(Your instructions)
Output the material below in full, exactly as it is.

[Start of Exercise inputs]

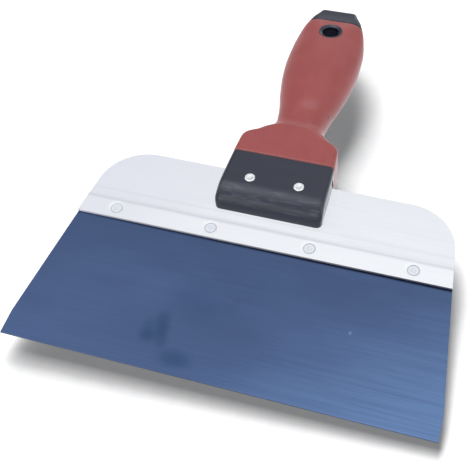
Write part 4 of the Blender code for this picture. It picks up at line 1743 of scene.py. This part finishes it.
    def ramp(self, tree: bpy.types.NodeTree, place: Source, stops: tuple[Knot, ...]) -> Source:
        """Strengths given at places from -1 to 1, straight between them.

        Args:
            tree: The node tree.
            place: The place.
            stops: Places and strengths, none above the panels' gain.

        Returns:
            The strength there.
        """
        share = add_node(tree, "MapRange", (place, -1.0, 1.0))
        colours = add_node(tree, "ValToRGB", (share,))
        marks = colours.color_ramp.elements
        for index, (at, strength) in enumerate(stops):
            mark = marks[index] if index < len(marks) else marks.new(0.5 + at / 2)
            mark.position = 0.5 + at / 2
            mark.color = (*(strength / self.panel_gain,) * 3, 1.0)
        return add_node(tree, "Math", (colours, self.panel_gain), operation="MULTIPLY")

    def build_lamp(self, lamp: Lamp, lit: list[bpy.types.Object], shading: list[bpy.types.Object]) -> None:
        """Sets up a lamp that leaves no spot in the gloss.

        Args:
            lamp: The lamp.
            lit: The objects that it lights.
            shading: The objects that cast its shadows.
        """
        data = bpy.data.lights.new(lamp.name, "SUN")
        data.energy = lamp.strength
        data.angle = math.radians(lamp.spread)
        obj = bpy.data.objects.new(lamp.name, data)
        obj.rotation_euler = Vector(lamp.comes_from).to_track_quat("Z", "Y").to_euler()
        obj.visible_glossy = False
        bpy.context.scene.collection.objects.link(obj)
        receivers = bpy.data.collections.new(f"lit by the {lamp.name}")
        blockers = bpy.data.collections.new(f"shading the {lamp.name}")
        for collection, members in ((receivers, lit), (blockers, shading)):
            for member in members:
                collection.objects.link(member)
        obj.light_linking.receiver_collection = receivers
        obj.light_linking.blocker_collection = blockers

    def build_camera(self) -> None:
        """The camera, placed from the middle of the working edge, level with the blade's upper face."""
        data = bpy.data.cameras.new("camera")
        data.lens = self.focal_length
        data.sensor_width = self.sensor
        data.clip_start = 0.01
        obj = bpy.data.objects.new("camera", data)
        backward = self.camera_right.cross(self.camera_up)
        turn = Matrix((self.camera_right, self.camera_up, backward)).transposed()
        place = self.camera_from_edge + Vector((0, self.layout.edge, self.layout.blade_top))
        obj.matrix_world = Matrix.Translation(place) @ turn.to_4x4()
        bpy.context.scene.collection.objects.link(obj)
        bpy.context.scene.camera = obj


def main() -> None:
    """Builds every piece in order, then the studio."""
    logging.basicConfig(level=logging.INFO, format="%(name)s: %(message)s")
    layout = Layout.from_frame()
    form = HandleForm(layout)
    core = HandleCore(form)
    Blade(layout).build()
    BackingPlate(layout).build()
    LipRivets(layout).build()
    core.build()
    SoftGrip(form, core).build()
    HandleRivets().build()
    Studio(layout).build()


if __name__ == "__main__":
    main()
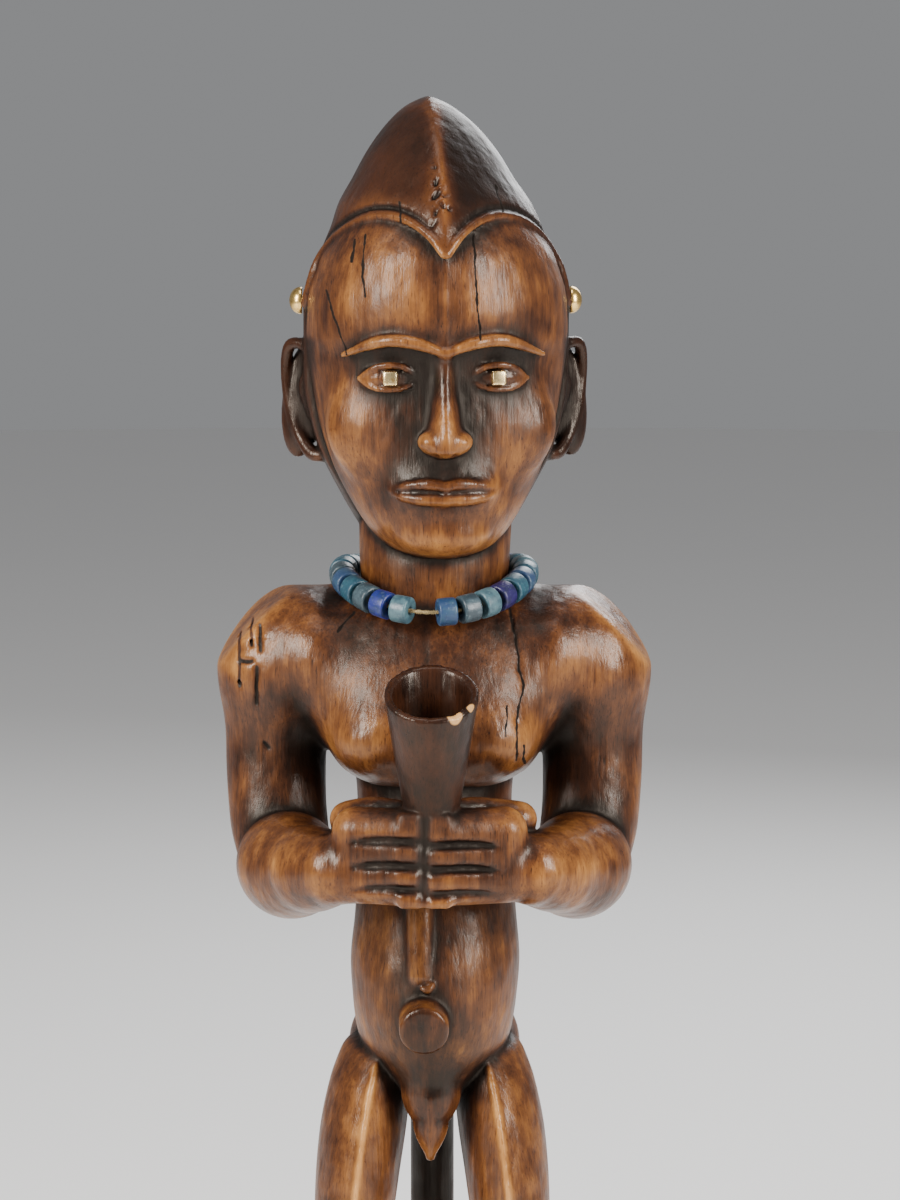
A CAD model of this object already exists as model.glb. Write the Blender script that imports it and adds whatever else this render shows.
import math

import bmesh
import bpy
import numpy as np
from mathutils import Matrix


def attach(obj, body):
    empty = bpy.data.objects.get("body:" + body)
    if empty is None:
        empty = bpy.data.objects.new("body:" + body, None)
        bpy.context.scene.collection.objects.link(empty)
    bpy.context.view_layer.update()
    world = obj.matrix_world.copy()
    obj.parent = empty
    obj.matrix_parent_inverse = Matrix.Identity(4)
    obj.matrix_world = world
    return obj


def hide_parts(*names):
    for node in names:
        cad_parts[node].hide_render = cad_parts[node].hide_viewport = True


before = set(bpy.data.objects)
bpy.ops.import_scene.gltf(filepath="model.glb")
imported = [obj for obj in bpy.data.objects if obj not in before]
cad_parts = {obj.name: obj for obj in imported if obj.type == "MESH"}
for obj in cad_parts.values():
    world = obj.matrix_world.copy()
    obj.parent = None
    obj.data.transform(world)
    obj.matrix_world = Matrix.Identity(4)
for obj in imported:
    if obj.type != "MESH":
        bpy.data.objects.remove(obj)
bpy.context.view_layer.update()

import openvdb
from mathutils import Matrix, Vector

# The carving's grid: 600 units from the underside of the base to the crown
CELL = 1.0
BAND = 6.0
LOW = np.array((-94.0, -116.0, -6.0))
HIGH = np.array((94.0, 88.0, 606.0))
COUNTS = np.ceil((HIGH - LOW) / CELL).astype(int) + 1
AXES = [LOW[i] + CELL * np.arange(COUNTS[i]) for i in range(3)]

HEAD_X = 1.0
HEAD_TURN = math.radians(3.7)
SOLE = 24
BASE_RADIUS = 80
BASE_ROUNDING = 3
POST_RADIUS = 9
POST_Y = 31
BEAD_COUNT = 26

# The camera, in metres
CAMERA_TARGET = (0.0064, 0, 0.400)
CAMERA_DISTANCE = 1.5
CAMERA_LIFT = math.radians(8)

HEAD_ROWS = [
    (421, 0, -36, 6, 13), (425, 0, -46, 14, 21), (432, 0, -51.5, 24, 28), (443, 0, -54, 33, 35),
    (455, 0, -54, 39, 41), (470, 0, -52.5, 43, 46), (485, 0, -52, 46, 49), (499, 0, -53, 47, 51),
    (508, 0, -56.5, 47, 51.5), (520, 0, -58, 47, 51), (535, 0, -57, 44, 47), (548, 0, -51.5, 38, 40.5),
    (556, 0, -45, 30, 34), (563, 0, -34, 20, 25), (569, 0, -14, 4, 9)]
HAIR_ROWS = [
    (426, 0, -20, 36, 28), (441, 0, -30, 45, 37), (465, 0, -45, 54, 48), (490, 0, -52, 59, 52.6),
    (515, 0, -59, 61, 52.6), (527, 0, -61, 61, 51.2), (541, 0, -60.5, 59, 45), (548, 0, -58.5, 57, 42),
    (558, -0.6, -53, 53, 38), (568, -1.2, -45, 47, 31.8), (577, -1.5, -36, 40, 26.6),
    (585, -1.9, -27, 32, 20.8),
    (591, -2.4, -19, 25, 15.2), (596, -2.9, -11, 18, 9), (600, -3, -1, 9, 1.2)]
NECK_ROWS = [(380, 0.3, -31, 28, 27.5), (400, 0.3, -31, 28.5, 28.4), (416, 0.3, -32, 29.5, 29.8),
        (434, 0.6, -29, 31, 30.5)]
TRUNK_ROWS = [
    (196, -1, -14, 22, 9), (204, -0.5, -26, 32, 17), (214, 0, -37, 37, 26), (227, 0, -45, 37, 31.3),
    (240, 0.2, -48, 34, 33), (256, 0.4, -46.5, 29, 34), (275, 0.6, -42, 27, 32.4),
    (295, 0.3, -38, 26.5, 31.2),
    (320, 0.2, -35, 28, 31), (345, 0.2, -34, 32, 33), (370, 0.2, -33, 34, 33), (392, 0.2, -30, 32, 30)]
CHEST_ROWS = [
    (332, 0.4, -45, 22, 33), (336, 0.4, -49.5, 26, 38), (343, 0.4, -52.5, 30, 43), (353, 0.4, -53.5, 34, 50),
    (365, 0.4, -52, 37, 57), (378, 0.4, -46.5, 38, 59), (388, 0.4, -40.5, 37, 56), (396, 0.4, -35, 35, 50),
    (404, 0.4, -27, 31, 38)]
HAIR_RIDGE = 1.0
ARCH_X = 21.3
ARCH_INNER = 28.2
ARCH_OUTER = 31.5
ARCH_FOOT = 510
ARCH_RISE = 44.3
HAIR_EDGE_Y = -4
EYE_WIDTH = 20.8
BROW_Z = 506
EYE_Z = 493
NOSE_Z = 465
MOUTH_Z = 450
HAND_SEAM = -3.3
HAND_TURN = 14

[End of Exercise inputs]

(Result of the task)
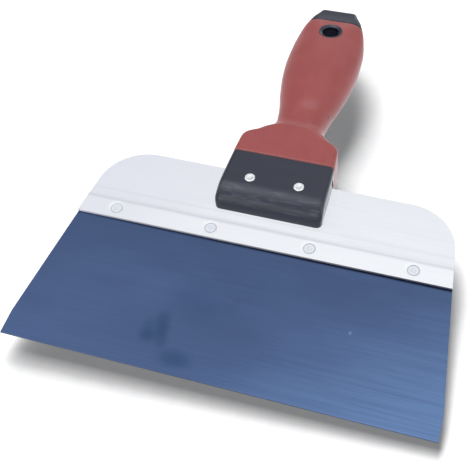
Write part 4 of the Blender code for this picture. It picks up at line 1743 of scene.py. This part finishes it.
    def ramp(self, tree: bpy.types.NodeTree, place: Source, stops: tuple[Knot, ...]) -> Source:
        """Strengths given at places from -1 to 1, straight between them.

        Args:
            tree: The node tree.
            place: The place.
            stops: Places and strengths, none above the panels' gain.

        Returns:
            The strength there.
        """
        share = add_node(tree, "MapRange", (place, -1.0, 1.0))
        colours = add_node(tree, "ValToRGB", (share,))
        marks = colours.color_ramp.elements
        for index, (at, strength) in enumerate(stops):
            mark = marks[index] if index < len(marks) else marks.new(0.5 + at / 2)
            mark.position = 0.5 + at / 2
            mark.color = (*(strength / self.panel_gain,) * 3, 1.0)
        return add_node(tree, "Math", (colours, self.panel_gain), operation="MULTIPLY")

    def build_lamp(self, lamp: Lamp, lit: list[bpy.types.Object], shading: list[bpy.types.Object]) -> None:
        """Sets up a lamp that leaves no spot in the gloss.

        Args:
            lamp: The lamp.
            lit: The objects that it lights.
            shading: The objects that cast its shadows.
        """
        data = bpy.data.lights.new(lamp.name, "SUN")
        data.energy = lamp.strength
        data.angle = math.radians(lamp.spread)
        obj = bpy.data.objects.new(lamp.name, data)
        obj.rotation_euler = Vector(lamp.comes_from).to_track_quat("Z", "Y").to_euler()
        obj.visible_glossy = False
        bpy.context.scene.collection.objects.link(obj)
        receivers = bpy.data.collections.new(f"lit by the {lamp.name}")
        blockers = bpy.data.collections.new(f"shading the {lamp.name}")
        for collection, members in ((receivers, lit), (blockers, shading)):
            for member in members:
                collection.objects.link(member)
        obj.light_linking.receiver_collection = receivers
        obj.light_linking.blocker_collection = blockers

    def build_camera(self) -> None:
        """The camera, placed from the middle of the working edge, level with the blade's upper face."""
        data = bpy.data.cameras.new("camera")
        data.lens = self.focal_length
        data.sensor_width = self.sensor
        data.clip_start = 0.01
        obj = bpy.data.objects.new("camera", data)
        backward = self.camera_right.cross(self.camera_up)
        turn = Matrix((self.camera_right, self.camera_up, backward)).transposed()
        place = self.camera_from_edge + Vector((0, self.layout.edge, self.layout.blade_top))
        obj.matrix_world = Matrix.Translation(place) @ turn.to_4x4()
        bpy.context.scene.collection.objects.link(obj)
        bpy.context.scene.camera = obj


def main() -> None:
    """Builds every piece in order, then the studio."""
    logging.basicConfig(level=logging.INFO, format="%(name)s: %(message)s")
    layout = Layout.from_frame()
    form = HandleForm(layout)
    core = HandleCore(form)
    Blade(layout).build()
    BackingPlate(layout).build()
    LipRivets(layout).build()
    core.build()
    SoftGrip(form, core).build()
    HandleRivets().build()
    Studio(layout).build()


if __name__ == "__main__":
    main()
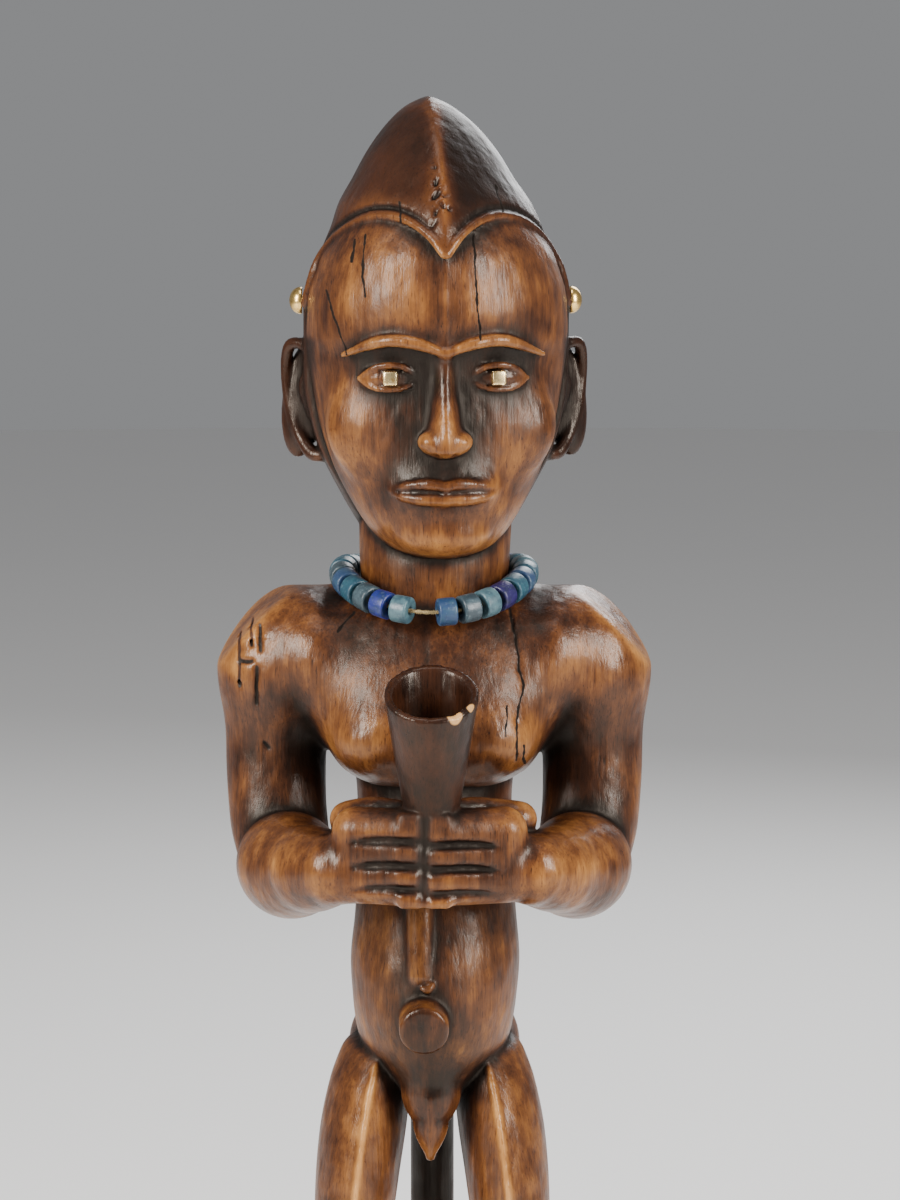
A CAD model of this object already exists as model.glb. Write the Blender script that imports it and adds whatever else this render shows.
import math

import bmesh
import bpy
import numpy as np
from mathutils import Matrix


def attach(obj, body):
    empty = bpy.data.objects.get("body:" + body)
    if empty is None:
        empty = bpy.data.objects.new("body:" + body, None)
        bpy.context.scene.collection.objects.link(empty)
    bpy.context.view_layer.update()
    world = obj.matrix_world.copy()
    obj.parent = empty
    obj.matrix_parent_inverse = Matrix.Identity(4)
    obj.matrix_world = world
    return obj


def hide_parts(*names):
    for node in names:
        cad_parts[node].hide_render = cad_parts[node].hide_viewport = True


before = set(bpy.data.objects)
bpy.ops.import_scene.gltf(filepath="model.glb")
imported = [obj for obj in bpy.data.objects if obj not in before]
cad_parts = {obj.name: obj for obj in imported if obj.type == "MESH"}
for obj in cad_parts.values():
    world = obj.matrix_world.copy()
    obj.parent = None
    obj.data.transform(world)
    obj.matrix_world = Matrix.Identity(4)
for obj in imported:
    if obj.type != "MESH":
        bpy.data.objects.remove(obj)
bpy.context.view_layer.update()

import openvdb
from mathutils import Matrix, Vector

# The carving's grid: 600 units from the underside of the base to the crown
CELL = 1.0
BAND = 6.0
LOW = np.array((-94.0, -116.0, -6.0))
HIGH = np.array((94.0, 88.0, 606.0))
COUNTS = np.ceil((HIGH - LOW) / CELL).astype(int) + 1
AXES = [LOW[i] + CELL * np.arange(COUNTS[i]) for i in range(3)]

HEAD_X = 1.0
HEAD_TURN = math.radians(3.7)
SOLE = 24
BASE_RADIUS = 80
BASE_ROUNDING = 3
POST_RADIUS = 9
POST_Y = 31
BEAD_COUNT = 26

# The camera, in metres
CAMERA_TARGET = (0.0064, 0, 0.400)
CAMERA_DISTANCE = 1.5
CAMERA_LIFT = math.radians(8)

HEAD_ROWS = [
    (421, 0, -36, 6, 13), (425, 0, -46, 14, 21), (432, 0, -51.5, 24, 28), (443, 0, -54, 33, 35),
    (455, 0, -54, 39, 41), (470, 0, -52.5, 43, 46), (485, 0, -52, 46, 49), (499, 0, -53, 47, 51),
    (508, 0, -56.5, 47, 51.5), (520, 0, -58, 47, 51), (535, 0, -57, 44, 47), (548, 0, -51.5, 38, 40.5),
    (556, 0, -45, 30, 34), (563, 0, -34, 20, 25), (569, 0, -14, 4, 9)]
HAIR_ROWS = [
    (426, 0, -20, 36, 28), (441, 0, -30, 45, 37), (465, 0, -45, 54, 48), (490, 0, -52, 59, 52.6),
    (515, 0, -59, 61, 52.6), (527, 0, -61, 61, 51.2), (541, 0, -60.5, 59, 45), (548, 0, -58.5, 57, 42),
    (558, -0.6, -53, 53, 38), (568, -1.2, -45, 47, 31.8), (577, -1.5, -36, 40, 26.6),
    (585, -1.9, -27, 32, 20.8),
    (591, -2.4, -19, 25, 15.2), (596, -2.9, -11, 18, 9), (600, -3, -1, 9, 1.2)]
NECK_ROWS = [(380, 0.3, -31, 28, 27.5), (400, 0.3, -31, 28.5, 28.4), (416, 0.3, -32, 29.5, 29.8),
        (434, 0.6, -29, 31, 30.5)]
TRUNK_ROWS = [
    (196, -1, -14, 22, 9), (204, -0.5, -26, 32, 17), (214, 0, -37, 37, 26), (227, 0, -45, 37, 31.3),
    (240, 0.2, -48, 34, 33), (256, 0.4, -46.5, 29, 34), (275, 0.6, -42, 27, 32.4),
    (295, 0.3, -38, 26.5, 31.2),
    (320, 0.2, -35, 28, 31), (345, 0.2, -34, 32, 33), (370, 0.2, -33, 34, 33), (392, 0.2, -30, 32, 30)]
CHEST_ROWS = [
    (332, 0.4, -45, 22, 33), (336, 0.4, -49.5, 26, 38), (343, 0.4, -52.5, 30, 43), (353, 0.4, -53.5, 34, 50),
    (365, 0.4, -52, 37, 57), (378, 0.4, -46.5, 38, 59), (388, 0.4, -40.5, 37, 56), (396, 0.4, -35, 35, 50),
    (404, 0.4, -27, 31, 38)]
HAIR_RIDGE = 1.0
ARCH_X = 21.3
ARCH_INNER = 28.2
ARCH_OUTER = 31.5
ARCH_FOOT = 510
ARCH_RISE = 44.3
HAIR_EDGE_Y = -4
EYE_WIDTH = 20.8
BROW_Z = 506
EYE_Z = 493
NOSE_Z = 465
MOUTH_Z = 450
HAND_SEAM = -3.3
HAND_TURN = 14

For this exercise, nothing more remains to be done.